Write out all of the data exactly as it appears.

MATERIAL
------------

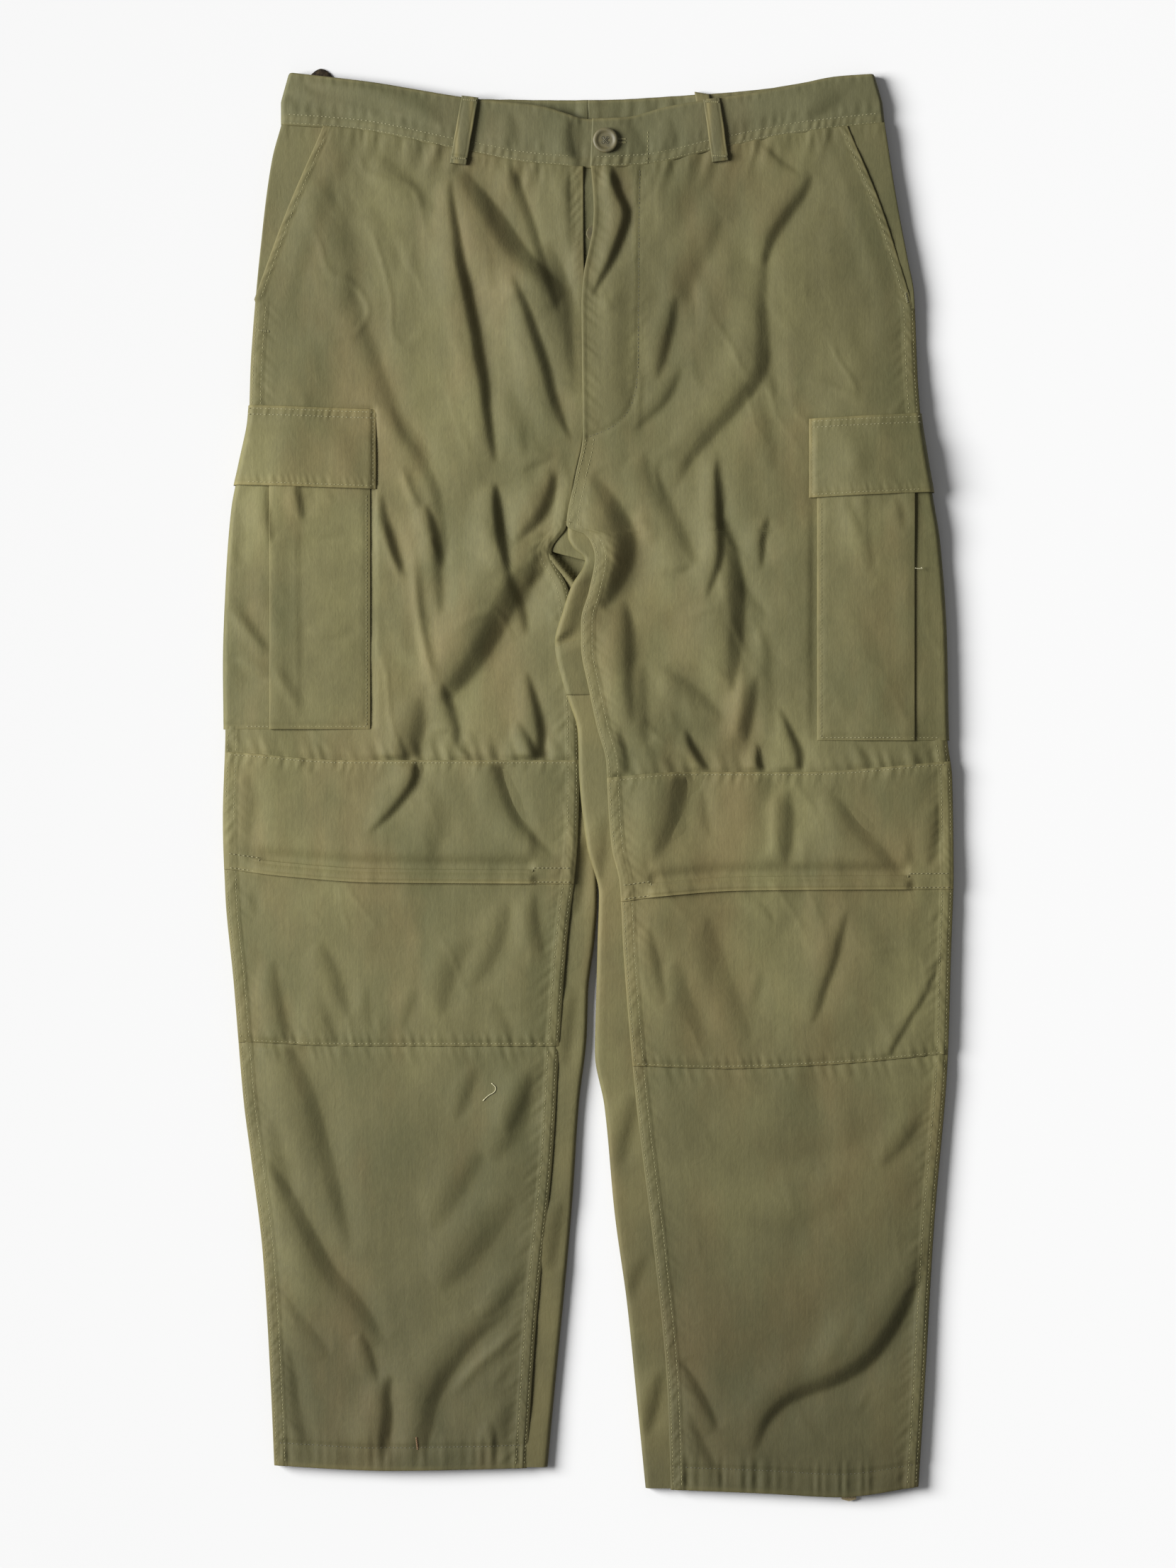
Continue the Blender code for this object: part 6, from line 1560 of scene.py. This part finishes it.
# ---------------------------------------------------------------- set: floor, light, camera
SEEN_LONG = 1183.42 * MM  # how much of the floor the camera sees from top to bottom
KEY_AT = (-2.9, 0.56, 1.95)  # the big softbox at the upper left
KEY_POWER, KEY_WIDE, FILL = 370.0, 2.1, 0.24
FLOOR_HALF, FLOOR_DROP = 4.0, 0.0004
# The paper's tone by its distance from the softbox, m.
PAPER_TONES = [(1.95, 0.108), (2.2, 0.152), (2.4, 0.194), (2.6, 0.245), (2.8, 0.297), (3.0, 0.357),
               (3.2, 0.423), (3.4, 0.493), (3.54, 0.545), (3.7, 0.607), (3.9, 0.686), (4.1, 0.769),
               (4.4, 0.896), (4.7, 1.0)]


def floor():
    """A seamless paper floor, toned darker towards the softbox so that it comes out evenly pale."""
    finish, tree, shader, coords = new_finish("studio_paper", roughness=0.9, specular_ior_level=0.0)
    away = add(tree, "ShaderNodeVectorMath", [(0, coords)], operation="DISTANCE")
    away.inputs[1].default_value = KEY_AT
    near, far = PAPER_TONES[0][0], PAPER_TONES[-1][0]
    share = add(tree, "ShaderNodeMapRange", [("Value", away.outputs["Value"])], from_min=near, from_max=far)
    tint(tree, shader, share.outputs["Result"], [((d - near) / (far - near), t) for d, t in PAPER_TONES])
    mesh = bpy.data.meshes.new("studio_floor")
    corners = ((-1, -1), (1, -1), (1, 1), (-1, 1))
    mesh.from_pydata([(x * FLOOR_HALF, y * FLOOR_HALF, -FLOOR_DROP) for x, y in corners], [], [(0, 1, 2, 3)])
    mesh.materials.append(finish)
    plane = bpy.data.objects.new("studio_floor", mesh)
    bpy.context.scene.collection.objects.link(plane)


def softbox(name, place, energy, wide):
    """A round white light of this width, turned to the middle of the floor."""
    data = bpy.data.lights.new(name, "AREA")
    data.energy = energy
    data.shape = "DISK"
    data.size = wide
    lamp = bpy.data.objects.new(name, data)
    bpy.context.scene.collection.objects.link(lamp)
    lamp.location = place
    lamp.rotation_euler = Vector([-c for c in place]).to_track_quat("-Z", "Y").to_euler()


def studio():
    """One big soft light, a little light from all round, and the camera straight above."""
    scene = bpy.context.scene
    scene.world = bpy.data.worlds.new("studio")
    scene.world.use_nodes = True
    background = scene.world.node_tree.nodes["Background"]
    background.inputs["Color"].default_value = (1.0, 1.0, 1.0, 1.0)
    background.inputs["Strength"].default_value = FILL
    softbox("softbox", KEY_AT, KEY_POWER, KEY_WIDE)
    data = bpy.data.cameras.new("camera")
    data.lens = 90.0
    data.sensor_width = 36.0
    data.clip_end = 20.0
    camera = bpy.data.objects.new("camera", data)
    scene.collection.objects.link(camera)
    scene.camera = camera
    camera.location = (0.0, 0.0004, SEEN_LONG * data.lens / data.sensor_width + 0.006)
    scene.view_settings.view_transform = "Standard"
    scene.view_settings.look = "None"


# ---------------------------------------------------------------- make everything
studio()
floor()
for leg in LEGS:
    for make in (back_panel, front_panel, knee_patch, cargo_pouch, cargo_flap, pocket_facing, waistband,
                 front_loop):
        make(leg)
fly_underlap()
seat_patch()
waist_button()
fly_button()
buttonhole()
lint()
loose_thread()
sew_everything()
thread_meshes()
for number in BACK_LOOPS:
    back_loop(number)
crotch_fold()
slide_buckle()
keep_node("waist_tab", SATEEN_BAND)
keep_node("hem_tape_l", TAPE)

------------

RESULT OF THE TASK
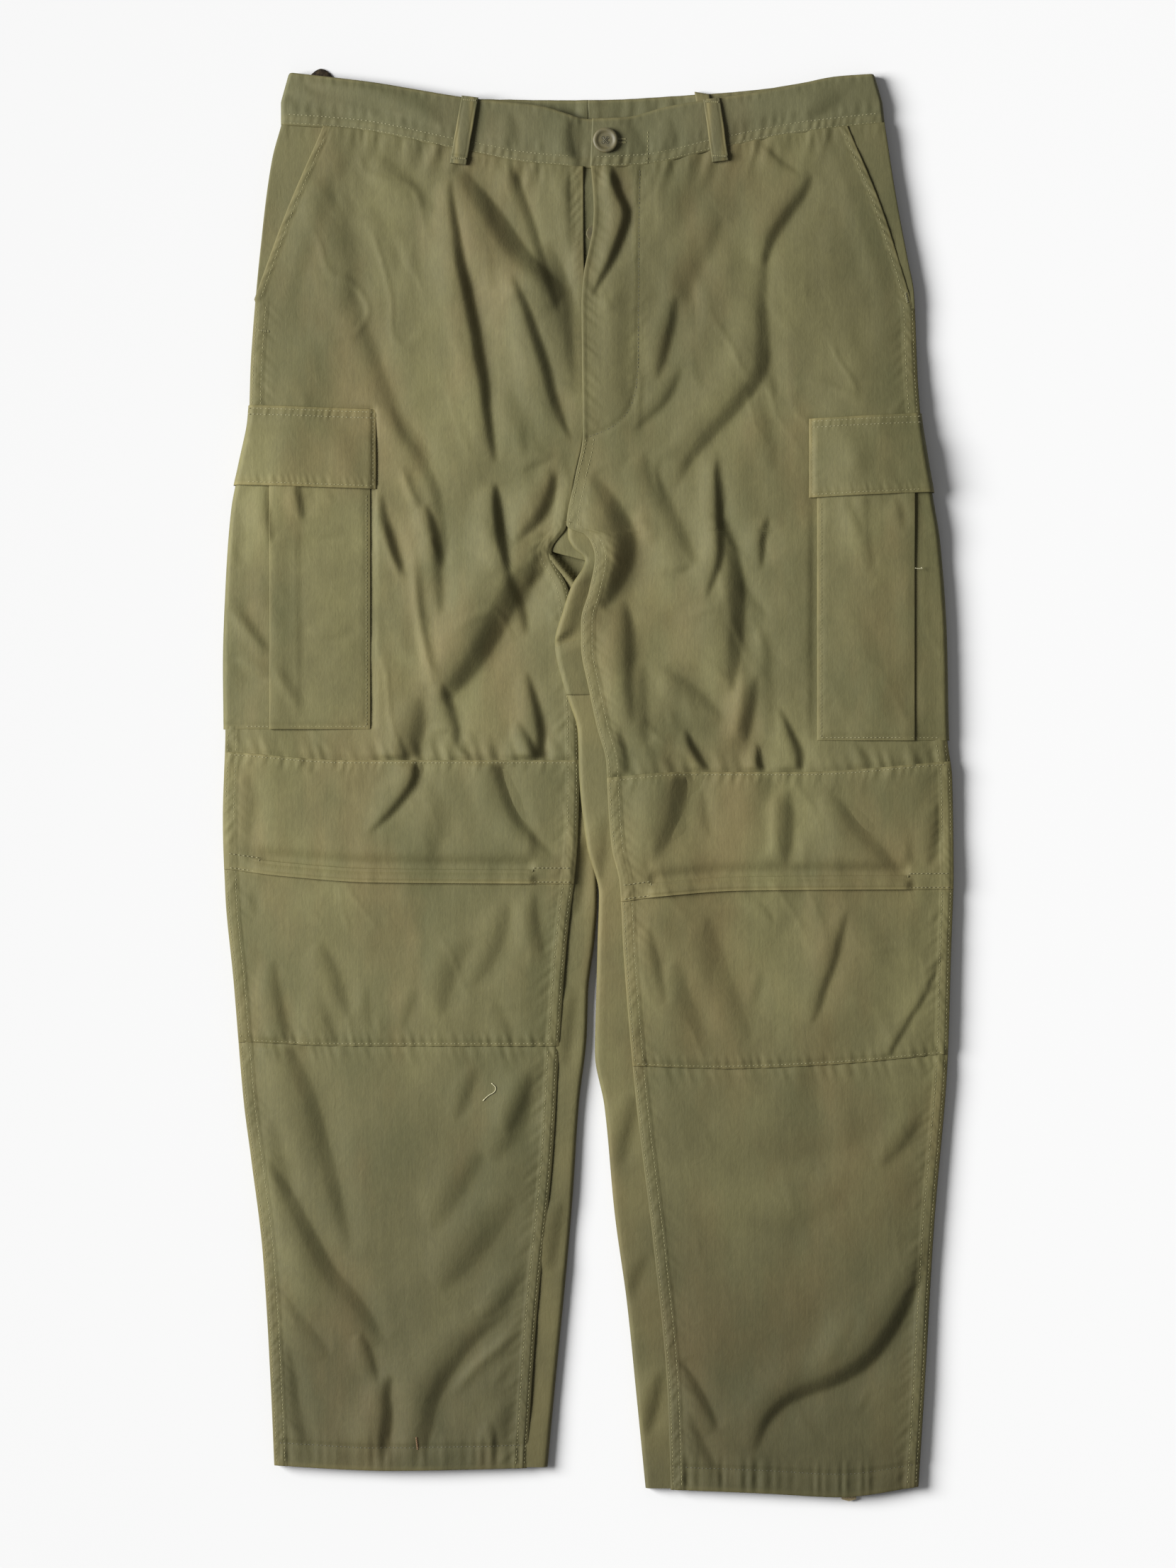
Continue the Blender code for this object: part 6, from line 1560 of scene.py. This part finishes it.
# ---------------------------------------------------------------- set: floor, light, camera
SEEN_LONG = 1183.42 * MM  # how much of the floor the camera sees from top to bottom
KEY_AT = (-2.9, 0.56, 1.95)  # the big softbox at the upper left
KEY_POWER, KEY_WIDE, FILL = 370.0, 2.1, 0.24
FLOOR_HALF, FLOOR_DROP = 4.0, 0.0004
# The paper's tone by its distance from the softbox, m.
PAPER_TONES = [(1.95, 0.108), (2.2, 0.152), (2.4, 0.194), (2.6, 0.245), (2.8, 0.297), (3.0, 0.357),
               (3.2, 0.423), (3.4, 0.493), (3.54, 0.545), (3.7, 0.607), (3.9, 0.686), (4.1, 0.769),
               (4.4, 0.896), (4.7, 1.0)]


def floor():
    """A seamless paper floor, toned darker towards the softbox so that it comes out evenly pale."""
    finish, tree, shader, coords = new_finish("studio_paper", roughness=0.9, specular_ior_level=0.0)
    away = add(tree, "ShaderNodeVectorMath", [(0, coords)], operation="DISTANCE")
    away.inputs[1].default_value = KEY_AT
    near, far = PAPER_TONES[0][0], PAPER_TONES[-1][0]
    share = add(tree, "ShaderNodeMapRange", [("Value", away.outputs["Value"])], from_min=near, from_max=far)
    tint(tree, shader, share.outputs["Result"], [((d - near) / (far - near), t) for d, t in PAPER_TONES])
    mesh = bpy.data.meshes.new("studio_floor")
    corners = ((-1, -1), (1, -1), (1, 1), (-1, 1))
    mesh.from_pydata([(x * FLOOR_HALF, y * FLOOR_HALF, -FLOOR_DROP) for x, y in corners], [], [(0, 1, 2, 3)])
    mesh.materials.append(finish)
    plane = bpy.data.objects.new("studio_floor", mesh)
    bpy.context.scene.collection.objects.link(plane)


def softbox(name, place, energy, wide):
    """A round white light of this width, turned to the middle of the floor."""
    data = bpy.data.lights.new(name, "AREA")
    data.energy = energy
    data.shape = "DISK"
    data.size = wide
    lamp = bpy.data.objects.new(name, data)
    bpy.context.scene.collection.objects.link(lamp)
    lamp.location = place
    lamp.rotation_euler = Vector([-c for c in place]).to_track_quat("-Z", "Y").to_euler()


def studio():
    """One big soft light, a little light from all round, and the camera straight above."""
    scene = bpy.context.scene
    scene.world = bpy.data.worlds.new("studio")
    scene.world.use_nodes = True
    background = scene.world.node_tree.nodes["Background"]
    background.inputs["Color"].default_value = (1.0, 1.0, 1.0, 1.0)
    background.inputs["Strength"].default_value = FILL
    softbox("softbox", KEY_AT, KEY_POWER, KEY_WIDE)
    data = bpy.data.cameras.new("camera")
    data.lens = 90.0
    data.sensor_width = 36.0
    data.clip_end = 20.0
    camera = bpy.data.objects.new("camera", data)
    scene.collection.objects.link(camera)
    scene.camera = camera
    camera.location = (0.0, 0.0004, SEEN_LONG * data.lens / data.sensor_width + 0.006)
    scene.view_settings.view_transform = "Standard"
    scene.view_settings.look = "None"


# ---------------------------------------------------------------- make everything
studio()
floor()
for leg in LEGS:
    for make in (back_panel, front_panel, knee_patch, cargo_pouch, cargo_flap, pocket_facing, waistband,
                 front_loop):
        make(leg)
fly_underlap()
seat_patch()
waist_button()
fly_button()
buttonhole()
lint()
loose_thread()
sew_everything()
thread_meshes()
for number in BACK_LOOPS:
    back_loop(number)
crotch_fold()
slide_buckle()
keep_node("waist_tab", SATEEN_BAND)
keep_node("hem_tape_l", TAPE)